Şiir, savunmanın değil, atağa durmanın harcıdır. Şahlanan at, yağmur sonrası gökleri süsleyen gökkuşağıdır. Evet, şiir mutlaka gökkuşağı olmalı, yaşamın tüm renklerini içine almalı…
Şiir, gönülden gönüle giden köprülerin ip ince duygularla, ağını ören örümcek, bal yapan arı misali işçiliği sırtlayandır. Temmuz ayında yağan kardır, borandır. Şiir, insanlık konutunun çimentosudur.
Sadık bir arkadaştır şiir. Nankörlük etmez. Yol ortasında bırakmaz insanı. Arkadaşın arkadaşı bıraktığı gibi… Yalnızlığın gür korosu, çaresiz anların insanı derbeder eden bir ney taksimidir. Şiir, yaraya tuz değil, melhem sürendir…
Şiir, zalimlere inat mazlumların elinden tutandır. Yolunu şaşırmış gemicilere deniz feneri, Afrika’da açlık çeken çocuğa umuttur… Evet, şiir dediğin delikanlı olmalı, gözü pek…Adam gibi olmalı yani!

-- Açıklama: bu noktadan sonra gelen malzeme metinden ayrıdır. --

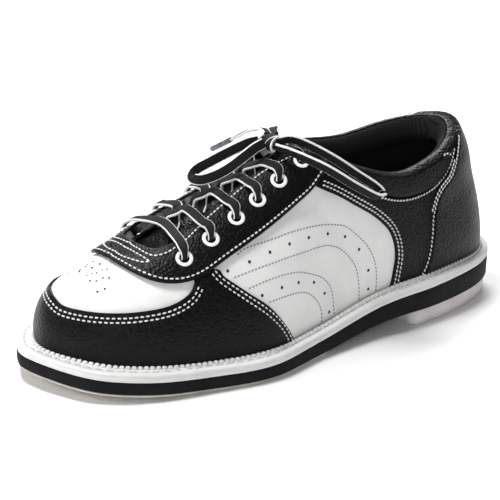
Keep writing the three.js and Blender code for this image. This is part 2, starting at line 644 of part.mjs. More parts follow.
function tonguePoint(t, across, depth) {
  const split = 0.82;
  const station = lerp(TONGUE_ROOT, TONGUE_REAR, Math.min(t / split, 1));
  const reach = 0.4 * (1 - 0.25 * smoothstep(0.9, 1, t));
  const spot = (a) => [station, 1 - a * reach];
  const level = (a) => lifted(...spot(a), TONGUE_LEVEL - depth - 1.4 * smoothstep(0.5, 0.8, t));
  const bridge = 0.3;
  let p = Math.abs(across) >= bridge
    ? level(across)
    : mixPoints(level(-bridge), level(bridge), (across + bridge) / (2 * bridge));
  const crown = 1.5 * smoothstep(0.15, 0.35, t) * (1 - Math.min(Math.abs(across) / bridge, 1) ** 2);
  const beyond = TONGUE_TIP * clamp01((t - split) / (1 - split));
  return [p[0] - 0.72 * beyond, p[1], p[2] + crown + 0.7 * beyond - 0.02 * beyond * Math.abs(p[1])];
}

function tongueLayer(top, thick, shorter) {
  const at = (i, j) => tonguePoint(lerp(shorter, 1 - shorter, i), lerp(-1, 1, j) * (1 - shorter), top);
  return shell(10, 11, at, [-thick, 0]);
}

function addTongue() {
  add("tongue_face", tongueLayer(0, TONGUE_FACE, 0), "blackLeather");
  const padTop = TONGUE_FACE + 0.9;
  add("tongue_padding", tongueLayer(padTop, TONGUE_PAD, 0.03), "foam");
  add("tongue_lining", tongueLayer(padTop + TONGUE_PAD + 1.2, TONGUE_LINING, 0), "textile");
}

// ---------------------------------------------------------------- laces
const LACE_OVER = LAYER.top[1] + LACE_THICK / 2 + 0.6; // the lace's middle, over the eyestay
const LACE_UNDER = TONGUE_LEVEL + LACE_THICK / 2 + 0.6; // and over the tongue

// A point over the throat at one station: `across` from the inner (-1) to the outer flap (1).
function overThroat(station, across, height) {
  const p = mixPoints(onUpper(station, 1.1), onUpper(station, 0.9), (across + 1) / 2);
  return [p[0] + 0.35 * height, p[1], p[2] + height];
}

const sideways = (name) => (name === "outer" ? (v) => v : (v) => 2 - v);

// The lace coming up out of an eyelet and bending over toward the throat: places, and the way that
// its flat face looks. It leans forward by `lean` stations as it bends.
function outOfEyelet(name, k, lean = -0.002) {
  const own = sideways(name);
  const [u, v] = EYELET_SPOTS[k];
  const n = normalAt(u, own(v));
  const toRidge = new THREE.Vector3(...onUpper(u, own(v + 0.05))).sub(new THREE.Vector3(...onUpper(u, own(v)))).normalize();
  const places = [lifted(u, own(v), 0.4), lifted(u, own(v + 0.004), 3.5), lifted(u + lean, own(v + 0.06), LACE_OVER + 1.2)];
  const faces = [toRidge.clone().negate(), n.clone().sub(toRidge), n].map((f) => f.toArray());
  return { places, faces };
}

// One run of lace: out of eyelet k on one side, over its flap, across the throat and down to the
// tongue at the other flap's edge, one station farther forward. Outer runs cross over inner ones.
function laceRun(name, k) {
  const own = sideways(name);
  const [u, v] = EYELET_SPOTS[k];
  const sign = name === "outer" ? 1 : -1;
  const heights = name === "outer" ? [2.8, 2.3, 1.2, LACE_UNDER + 2.2] : [2.4, -0.8, -2.7, LACE_UNDER + 1.2];
  const { places, faces } = outOfEyelet(name, k);
  const ahead = (t) => lerp(u, EYELET_SPOTS[k - 1][0], t);
  const across = [0.68, 0.1, -0.38, -0.6].map((a, i) => overThroat(ahead([0.22, 0.5, 0.68, 0.82][i]), a * sign, heights[i]));
  const end = normalAt(u, own(0.95)).toArray();
  const path = [...places, lifted(ahead(0.08), own(v + 0.12), LACE_OVER + 0.4), ...across];
  return strip(path, [...faces, faces[2], end, end, end, end], LACE_WIDTH, LACE_THICK, 12, [3, LACE_WIDTH]);
}

// The foremost run, straight across between the first two eyelets.
function laceBar() {
  const [u, v] = EYELET_SPOTS[0];
  const outer = outOfEyelet("outer", 0);
  const inner = outOfEyelet("inner", 0);
  const middle = [lifted(u, v + 0.16, LACE_OVER), overThroat(u, 0, 1.6), lifted(u, 2 - v - 0.16, LACE_OVER)];
  const path = [...outer.places, ...middle, ...inner.places.reverse()];
  const faces = [...outer.faces, outer.faces[2], [0.4, 0, 0.9], inner.faces[2], ...[...inner.faces].reverse()];
  return strip(path, faces, LACE_WIDTH, LACE_THICK, 18, [3, 3]);
}

// From the last eyelet on one side to the knot.
function laceToKnot(name) {
  const { places, faces } = outOfEyelet(name, EYELET_COUNT - 1, 0.004);
  const sign = name === "outer" ? 1 : -1;
  const path = [...places, [KNOT[0] - 0.5, KNOT[1] + sign * (KNOT_SIZE[1] + 1.2), KNOT[2] - 0.5]];
  return strip(path, [...faces, [0, 0.5 * sign, 0.8]], LACE_WIDTH, LACE_THICK, 8, [2.8, 4]);
}

// The bow's knot, with two loops and two loose ends.
const KNOT = [10.5, 4, 105.5];
const KNOT_SIZE = [5.5, 5.5, 4]; // half its length, width and height
const AGLET_RADIUS = 1.5;

const OUTER_LOOP = [
  [12, 11, 109], [7.5, 15, 110], [-1, 20, 106], [-11, 27, 99.5], [-23, 33, 90.5], [-31, 37, 84.5],
  [-33.5, 40, 80.5], [-27, 42.5, 81], [-13, 40.5, 89], [0, 34.5, 98], [8.5, 26, 103], [12, 18, 105], [14, 11, 105.5],
];
const INNER_LOOP = [
  [16.5, -1.5, 106.5], [23, -3, 105.5], [33, -5, 102], [43, -7, 98], [51.5, -7.5, 95], [57, -3.5, 93],
  [55, 1, 92.5], [48.5, 3.5, 94], [40, 4.5, 97], [32, 5.5, 101.5], [24, 5, 105], [17.5, 4, 106.5],
];
const FRONT_END = [[10, -2, 109], [7, -9, 109], [5.5, -16, 107.5], [6, -23.5, 104.5], [8.5, -33.8, 98]];
const REAR_END = [[5, -2, 108], [-1.5, -11, 107.5], [-8, -21, 104.5], [-13, -31, 97], [-14.5, -37.5, 87.5], [-14, -40, 78]];

const laceFaces = (path, face) => path.map(() => face);

function aglet(path) {
  const [before, end] = path.slice(-2).map((p) => new THREE.Vector3(...p));
  const forward = end.clone().sub(before).normalize();
  const profile = [[0, 0], [AGLET_RADIUS, 0], [AGLET_RADIUS, AGLET_LENGTH - 1], [AGLET_RADIUS - 0.6, AGLET_LENGTH], [0, AGLET_LENGTH]];
  const geometry = new THREE.LatheGeometry(profile.map(([r, h]) => new THREE.Vector2(r, h)), 10);
  geometry.applyQuaternion(new THREE.Quaternion().setFromUnitVectors(new THREE.Vector3(0, 1, 0), forward));
  return geometry.translate(...end.addScaledVector(forward, GAP).toArray());
}

const AGLET_LENGTH = 16;

function addLaces() {
  add("lace_bar", laceBar(), "lace");
  for (const k of range(EYELET_COUNT - 1).slice(1)) {
    add(`lace_run_outer_${k + 1}`, laceRun("outer", k), "lace");
    add(`lace_run_inner_${k + 1}`, laceRun("inner", k), "lace");
  }
  add("lace_to_knot_outer", laceToKnot("outer"), "lace");
  add("lace_to_knot_inner", laceToKnot("inner"), "lace");
  const knot = new THREE.SphereGeometry(1, 12, 8).scale(...KNOT_SIZE).translate(...KNOT);
  add("lace_knot", knot, "lace");
  const up = [0, 0.5, 0.85];
  add("lace_loop_outer", strip(OUTER_LOOP, laceFaces(OUTER_LOOP, [0.6, 0.6, -0.5]), LACE_WIDTH, LACE_THICK, 26), "lace");
  add("lace_loop_inner", strip(INNER_LOOP, laceFaces(INNER_LOOP, [0.3, 0.9, 0.3]), LACE_WIDTH, LACE_THICK, 22), "lace");
  add("lace_end_front", strip(FRONT_END, laceFaces(FRONT_END, up), LACE_WIDTH, LACE_THICK, 8, [4, 2.6]), "lace");
  add("lace_end_rear", strip(REAR_END, laceFaces(REAR_END, [-0.3, -0.8, 0.5]), LACE_WIDTH, LACE_THICK, 10, [4, 2.6]), "lace");
  add("aglet_front", aglet(FRONT_END), "aglet");
  add("aglet_rear", aglet(REAR_END), "aglet");
}

addBottomUnit();
addFilling();
addFootbed();
addInnerLayers();
addPanels();
addBackstay();
addCollar();
addTongue();
addEyelets();
addLaces();

export default shoe;
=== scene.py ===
"""A left bowling shoe: black and white leather, laced, on a welted sole with a separate heel.

Metres. +X is the toe, +Y the outer side, +Z up. Most pieces lie on one surface, the upper's, in
layers that are a few tenths of a millimetre apart. A spot on it is (u, v): u runs from the heel (0)
along the outer side to the toe (1), and v from the welt (0) to the instep's ridge (1).
"""

import math

import bpy
import numpy as np
from mathutils import Matrix, Vector


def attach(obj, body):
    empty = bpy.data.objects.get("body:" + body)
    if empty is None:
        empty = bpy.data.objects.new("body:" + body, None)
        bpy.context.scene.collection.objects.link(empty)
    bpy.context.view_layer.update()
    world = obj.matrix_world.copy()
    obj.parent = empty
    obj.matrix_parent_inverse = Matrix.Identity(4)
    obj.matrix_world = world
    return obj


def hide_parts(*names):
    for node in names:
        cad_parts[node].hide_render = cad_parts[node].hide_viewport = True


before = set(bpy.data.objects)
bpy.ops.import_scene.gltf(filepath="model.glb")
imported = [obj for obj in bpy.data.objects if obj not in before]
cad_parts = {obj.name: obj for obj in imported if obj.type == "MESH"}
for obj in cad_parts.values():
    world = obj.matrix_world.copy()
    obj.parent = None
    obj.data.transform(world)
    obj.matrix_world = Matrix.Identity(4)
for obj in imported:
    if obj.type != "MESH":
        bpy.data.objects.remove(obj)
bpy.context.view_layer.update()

MM = 0.001
UP = np.array([0.0, 0.0, 1.0])

# ---------------------------------------------------------------- driving dimensions, as in the CAD
GAP = 0.3 * MM
HEEL_HEIGHT = 9.0 * MM
HEEL_BREAST_X = -62 * MM
SLIDE_THICK = 1.2 * MM
SLIDE_REAR_X = 0.0
TOE_SPRING = 6.5 * MM
MIDSOLE_TOE = 6.5 * MM
MIDSOLE_HEEL = 12.0 * MM
WELT_THICK = 4.5 * MM
EYELET_OUTER = 4.35 * MM
EYELET_HOLE = 2.5 * MM
LACE_WIDTH = 5.6 * MM
LACE_THICK = 1.6 * MM
TONGUE_LEVEL = -6.3 * MM

# Each layer's inner and outer face, from the upper's surface outward.
LAYER = {
    "lining": (-4.9 * MM, -4.0 * MM),
    "base": (-1.9 * MM, -0.9 * MM),
    "overlay": (-0.85 * MM, 0.5 * MM),
    "top": (0.55 * MM, 1.9 * MM),
}

SOLE_EDGE = MM * np.array([
    [-150, -1], [-143, 16], [-128, 28], [-105, 36.5], [-70, 42.5], [-30, 42], [10, 46.7], [45, 54],
    [80, 48.5], [112, 40.5], [136, 24.5], [149.4, -6.5], [147, -24], [132, -43], [108, -52], [75, -54],
    [40, -49], [0, -38], [-35, -31], [-70, -32], [-105, -36], [-128, -33], [-143, -21],
])
TOE_TIP = 11  # the point of SOLE_EDGE at the toe

# Upright ribs of the upper: foot x, y on the welt, top x, y, z, squareness, belly.
RIB_UNITS = np.array([MM] * 5 + [1, MM])
OUTER_RIBS = RIB_UNITS * np.array([
    [-141.5, -1, -118, -2, 99.5, 1.25, 3], [-136.5, 13, -115, 8, 97.5, 1.25, 3],
    [-122, 24, -105, 17.5, 92.5, 1.2, 3], [-101, 30, -86, 24.5, 86.5, 1.15, 3],
    [-70, 34.5, -59, 27.5, 82.8, 1.2, 2], [-32, 35, -32, 26, 90, 1.35, 1],
    [8, 40, -4, 12, 101.5, 1.6, 1], [42, 46, 32, 1, 90, 1.8, 1.5],
    [76, 41.5, 66, -2, 76, 2.0, 2], [105, 33.5, 91, -4, 64.3, 2.2, 2],
    [127, 20, 107, -6, 57.3, 2.3, 2], [141, -7, 115, -8, 53.5, 2.35, 2],
])
INNER_RIBS = RIB_UNITS * np.array([
    [-141.5, -1, -118, -2, 99.5, 1.25, 3], [-136.5, -15, -115, -12, 99, 1.2, 3],
    [-122, -26, -106, -20, 97.6, 1.15, 3], [-101, -30.5, -88, -25.5, 95, 1.15, 3],
    [-70, -27, -60, -28, 91, 1.2, 2], [-32, -25, -32, -25, 94, 1.35, 1],
    [8, -32, -4, -11, 101.5, 1.6, 1], [40, -42, 32, 1, 90, 1.8, 1],
    [76, -47.5, 66, -2, 76, 1.8, 1.5], [106, -45.5, 91, -4, 64.3, 1.8, 1.5],
    [130.5, -32.5, 107, -6, 57.3, 2.0, 2], [141, -7, 115, -8, 53.5, 2.35, 2],
])
EYELET_SPOTS = [
    (0.752, 0.6), (0.706, 0.636), (0.664, 0.675), (0.628, 0.71), (0.593, 0.752), (0.557, 0.828),
]

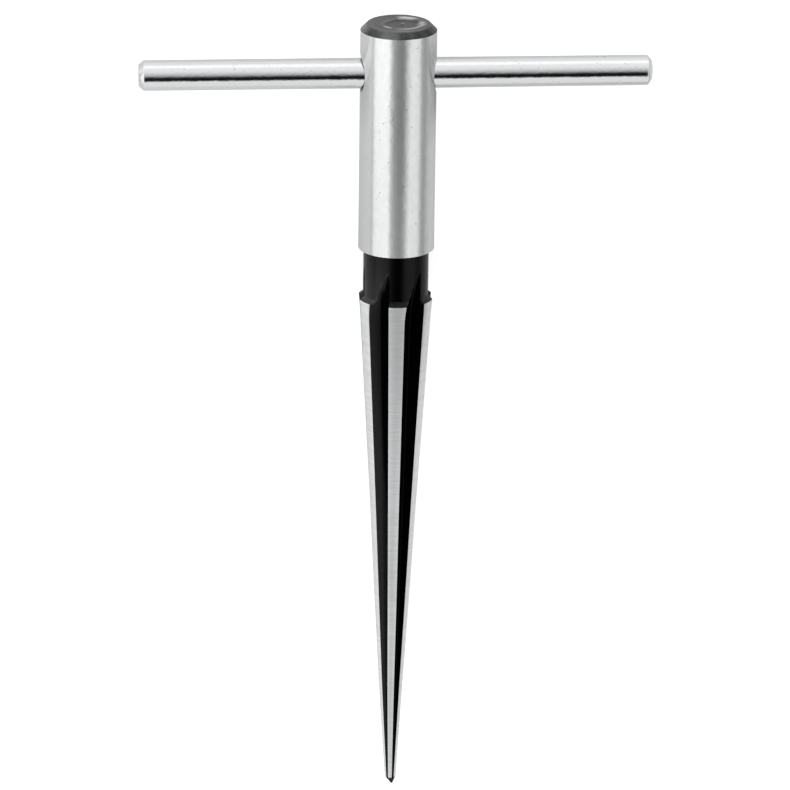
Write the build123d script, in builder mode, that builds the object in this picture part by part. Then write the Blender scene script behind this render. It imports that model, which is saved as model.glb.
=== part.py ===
from build123d import *

import os
from math import acos, cos, degrees, radians, tan

# Taper reamer with a cross bar, lying on its head. Sizes are in millimetres.
# Y runs along the tool from its point to its head, X along the bar, Z is up.

# Head
head_diameter = 13.1
head_length = 39.9
head_chamfer = 1.1

# Shallow turned recess in the head's top face, with its centre mark
dish_diameter = 6.6
dish_depth = 0.3
dish_wall = 0.35  # sloping rim, measured along the radius
dish_shift = 0.5  # the recess was turned this far off the tool's axis
mark_diameter = 0.9
mark_depth = 0.35

# Neck between the head and the teeth
neck_length = 8.3
neck_depth = 0.86  # turned this far below the thinner of the head and the teeth
neck_fillet = 0.4
shoulder_bevel = 0.7  # height of the cone that leads from the teeth up to the neck

# Ground taper
large_diameter = 13.0
small_diameter = 1.86
cutting_length = 90.9
point_angle = 60.0
point_flat = 0.4

# Flutes, milled with a single-angle cutter whose upright side leaves the cutting face
flute_count = 6
flute_angle = 66.0
flute_depth_large = 2.97
flute_depth_small = 0.22
flute_root = 0.12
flute_turn = 13.3  # puts the middle of one land straight up, square to the bar
face_lead = 0.12  # the cutting faces stand this far ahead of the axis
cutter_radius = 26.0
runout_start = 3.6  # the cutter starts to leave the flute this far below the large end

# Cross bar and its hole
bar_diameter = 5.25
bar_length = 87.7
bar_chamfer = 0.8
bar_drop = 8.73  # from the head's top face down to the bar's axis
bar_off_centre = 0.39  # the tool's axis stands this far to +X of the bar's middle
bar_fit = 0.01  # on the radius, pressed in
mouth_width = 1.2  # deburring cone at each mouth of the hole, on the radius

# Stations along the tool, measured from the large end of the teeth
head_radius = head_diameter / 2
neck_radius = min(head_diameter, large_diameter) / 2 - neck_depth
head_station = shoulder_bevel + neck_length
top_station = head_station + head_length
bar_station = top_station - bar_drop
point_length = (small_diameter - point_flat) / 2 / tan(radians(point_angle / 2))
tip_station = -cutting_length - point_length

# The tool lies on the floor at Z = 0, centred on the origin
axis_height = max(head_diameter, large_diameter) / 2
datum_y = -(top_station + tip_station) / 2
tool = Plane(origin=(bar_off_centre, datum_y, axis_height), x_dir=(0, 0, 1), z_dir=(0, 1, 0))
tool_profile = Plane(origin=tool.origin, x_dir=(0, 0, 1), z_dir=(-1, 0, 0))
tool_axis = Axis(tool.origin, tool.z_dir)

# Floor of a flute: a straight line down the taper, then the cutter's own circle
floor_large = large_diameter / 2 - flute_depth_large
floor_small = small_diameter / 2 - flute_depth_small
floor_slope = (floor_large - floor_small) / cutting_length
floor_runout = floor_large - floor_slope * runout_start
flute_overrun = point_length + 1.0
exit_clearance = 0.2
runout_rise = neck_radius + exit_clearance - floor_runout
runout_arc = degrees(acos(1 - runout_rise / cutter_radius))
flute_reach = flute_depth_large + 0.6

# One flute, in the tool's own frame: Z along the axis, X out through the cutting face
with BuildPart() as flute:
    with BuildLine(Plane.XZ.offset(face_lead)) as milling_path:
        flute_floor = Line(
            (floor_small - floor_slope * flute_overrun, -cutting_length - flute_overrun),
            (floor_runout, -runout_start),
        )
        JernArc(flute_floor @ 1, flute_floor % 1, cutter_radius, -runout_arc)
    section_plane = Plane(origin=flute_floor @ 0, x_dir=(1, 0, 0), z_dir=-(flute_floor % 0))
    with BuildSketch(section_plane) as flute_section:
        with BuildLine():
            Polyline(
                (0, 0),
                (flute_reach, 0),
                (flute_reach, flute_reach * tan(radians(flute_angle))),
                close=True,
            )
        make_face()
        fillet(flute_section.vertices().sort_by(Axis.X)[0], flute_root)
    sweep(path=milling_path.line)

# Body: head, neck and taper turned in one piece
with BuildPart(tool) as reamer_body:
    with BuildSketch(tool_profile):
        with BuildLine():
            Polyline(
                (0, tip_station),
                (point_flat / 2, tip_station),
                (small_diameter / 2, -cutting_length),
                (large_diameter / 2, 0),
                (neck_radius, shoulder_bevel),
                (neck_radius, head_station),
                (head_radius, head_station),
                (head_radius, top_station - head_chamfer),
                (head_radius - head_chamfer, top_station),
                (0, top_station),
                close=True,
            )
        make_face()
    revolve(axis=tool_axis)
    neck_ring = reamer_body.edges().filter_by(GeomType.CIRCLE).sort_by_distance(
        (bar_off_centre, datum_y + head_station, axis_height + neck_radius)
    )[0]
    fillet(neck_ring, neck_fillet)

    # Recess and centre mark in the top face
    with BuildSketch(tool_profile.move(Location((dish_shift, 0, 0)))):
        with BuildLine():
            Polyline(
                (0, top_station - dish_depth - mark_depth),
                (mark_diameter / 2, top_station - dish_depth),
                (dish_diameter / 2 - dish_wall, top_station - dish_depth),
                (dish_diameter / 2, top_station),
                (0, top_station),
                close=True,
            )
        make_face()
    dish_axis = Axis((bar_off_centre + dish_shift, datum_y, axis_height), tool.z_dir)
    revolve(axis=dish_axis, mode=Mode.SUBTRACT)

    # Cross hole, with a deburring cone at both mouths
    with Locations(
        Plane(origin=(0, head_radius, bar_station), z_dir=(0, 1, 0)),
        Plane(origin=(0, -head_radius, bar_station), z_dir=(0, -1, 0)),
    ):
        CounterSinkHole(
            radius=bar_diameter / 2 + bar_fit,
            counter_sink_radius=bar_diameter / 2 + bar_fit + mouth_width,
            depth=head_diameter,
            counter_sink_angle=90,
        )

    with PolarLocations(0, flute_count, start_angle=-flute_turn):
        add(flute.part, mode=Mode.SUBTRACT)
reamer_body.part.label = "reamer_body"

# Cross bar: a plain polished rod with chamfered ends
bar_end = Plane(
    origin=(-bar_length / 2, datum_y + bar_station, axis_height),
    z_dir=(1, 0, 0),
)
with BuildPart() as handle_bar:
    with BuildSketch(bar_end):
        Circle(bar_diameter / 2)
    extrude(amount=bar_length)
    chamfer(handle_bar.edges().filter_by(GeomType.CIRCLE), bar_chamfer)
handle_bar.part.label = "handle_bar"

os.makedirs("parts", exist_ok=True)
export_step(reamer_body.part, "parts/reamer_body.step")
export_step(handle_bar.part, "parts/handle_bar.step")
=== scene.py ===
# Taper reamer with a cross bar: its body, its bar, their finishes, the studio and the camera.

import math

import bmesh
import bpy
from mathutils import Matrix, Vector


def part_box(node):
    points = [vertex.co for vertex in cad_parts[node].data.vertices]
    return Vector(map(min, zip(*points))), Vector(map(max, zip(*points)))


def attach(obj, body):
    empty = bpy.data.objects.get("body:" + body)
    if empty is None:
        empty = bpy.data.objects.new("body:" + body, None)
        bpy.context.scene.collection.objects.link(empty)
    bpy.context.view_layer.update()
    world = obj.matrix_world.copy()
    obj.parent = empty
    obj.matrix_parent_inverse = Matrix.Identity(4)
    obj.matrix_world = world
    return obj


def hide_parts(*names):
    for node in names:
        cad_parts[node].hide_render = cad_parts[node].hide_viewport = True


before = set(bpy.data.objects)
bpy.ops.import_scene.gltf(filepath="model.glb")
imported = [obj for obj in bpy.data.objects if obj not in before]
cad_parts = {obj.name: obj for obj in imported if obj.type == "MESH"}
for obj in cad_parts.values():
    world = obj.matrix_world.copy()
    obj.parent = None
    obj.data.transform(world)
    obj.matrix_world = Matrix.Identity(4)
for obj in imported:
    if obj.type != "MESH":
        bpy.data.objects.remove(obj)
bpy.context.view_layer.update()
mm = 0.001  # sizes are written in millimetres, and meshes are in metres
bodyLow, bodyHigh = (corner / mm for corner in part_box("reamer_body"))
barLow, barHigh = (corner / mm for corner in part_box("handle_bar"))
axisX = (bodyLow.x + bodyHigh.x) / 2  # the tool's axis runs along Y through here
axisZ = (bodyLow.z + bodyHigh.z) / 2
print("frame loaded:", ", ".join(sorted(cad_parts)))


# Camera, solved from the outline of the tool in the photograph
photoCamera = {
    "framePixels": 790.0,
    "focalPixels": 5237.6,
    "sensorWidth": 36.0,
    "distance": 919.478,
    "tilt": 19.992,  # degrees from straight above, towards the head
    "swing": -4.795,  # degrees, towards the bar's left end
    "roll": 0.73,
    "shiftRight": 1.076,
    "shiftUp": 0.947,
    "clipNear": 100.0,
    "clipFar": 20000.0,
}


def addCamera(c):
    tilt, swing, roll = (math.radians(c[key]) for key in ("tilt", "swing", "roll"))
    back = Vector(
        (math.sin(swing) * math.cos(tilt), math.sin(tilt), math.cos(swing) * math.cos(tilt))
    )
    right = Vector((0, 1, 0)).cross(back).normalized()
    up = back.cross(right)
    place = back * c["distance"] + right * c["shiftRight"] + up * c["shiftUp"]
    across = right * math.cos(roll) + up * math.sin(roll)
    upright = up * math.cos(roll) - right * math.sin(roll)
    turn = Matrix((across, upright, back)).transposed().to_4x4()
    data = bpy.data.cameras.new("photoCamera")
    data.sensor_width = c["sensorWidth"]
    data.lens = c["sensorWidth"] * c["focalPixels"] / c["framePixels"]
    data.clip_start = c["clipNear"] * mm
    data.clip_end = c["clipFar"] * mm
    camera = bpy.data.objects.new("photoCamera", data)
    camera.matrix_world = Matrix.Translation(place * mm) @ turn
    bpy.context.scene.collection.objects.link(camera)
    bpy.context.scene.camera = camera


addCamera(photoCamera)
print("camera placed")


weldDistance = 0.002  # points nearer than this become one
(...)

Zaten çocuk gibi pak, çocuk gibi gerçek, çocuk gibi dürüst değil mi? Öyle ya…
Şiir dediğin söz sahibi olmalı. Geçtiği yerlerde kırmızı halılar döşenmeli. Sultanı, kralı selama durmalı. Şiir dediğin kalp gibi atmalı, kalp gibi, güm güm güm!
Evet, şiir bir ırgattır. Gün 24 saat erdemlik tarlasında, güzellik bahçesinde ter döken, yakan güneşe, susuzluktan çatlamış toprağa inat, ırgatlık yapmaktan onur duyandır.
Şiir dağ gibidir, dağ! Yüzyıllara meydan okuyan: hüznün, heyecanın, zulmün, mutluluğun dört mevsim nöbetine durandır…
Şiir, dünya barışı uğruna bir an bile göz yummayan, büyük aşkların tanığı, gözyaşının sırdaşı, incinmiş yüreklerin vazgeçilmez tesellisidir.
Şiir, bir şelale, engin bir okyanus, insanların uğramayı ihmal etmediği vazgeçilmez bir limandır.
Biliyoruz şiir, ekmek, aş vermiyor, işsize iş bulmuyor. Bir sözle şiir karın doyurmuyor. İnsanları ev bark sahibi yapmıyor. Yaptıramıyor. İnsan harabesi olmuş nankörlerin dersini verebilecek gücü yok belki de.
Akan kanın durmasını, dünyanın hemen her yerinde insanlar arasındaki hıncı bertaraf edemiyor. Silahlarını satmak için savaşları başlatıp bunu adeta düğün bayram görenlerin haddini bildirecek kadar da bileği güçlü değil. Tüm bu olumsuzluklara belki de hiçbir zaman son verecek bir güç konumunda olamayacak.
Olsun, şiir buna rağmen görevini, direncini, misyonunu dünya durdukça sürdürecektir…
Bize kalan şiire inanmak, onun gün geçtikçe dünya barışı için, yaşamın güzelliği için bir nebze de olsa katkısının olabileceğine olumlu bakmak ve inanmaktır.
Yaşasın Şiir!
Yaşasın her şeye rağmen güzelliklere sahip çıkmanın savaşımını ısrarla sürdürmeye devam eden insanlık!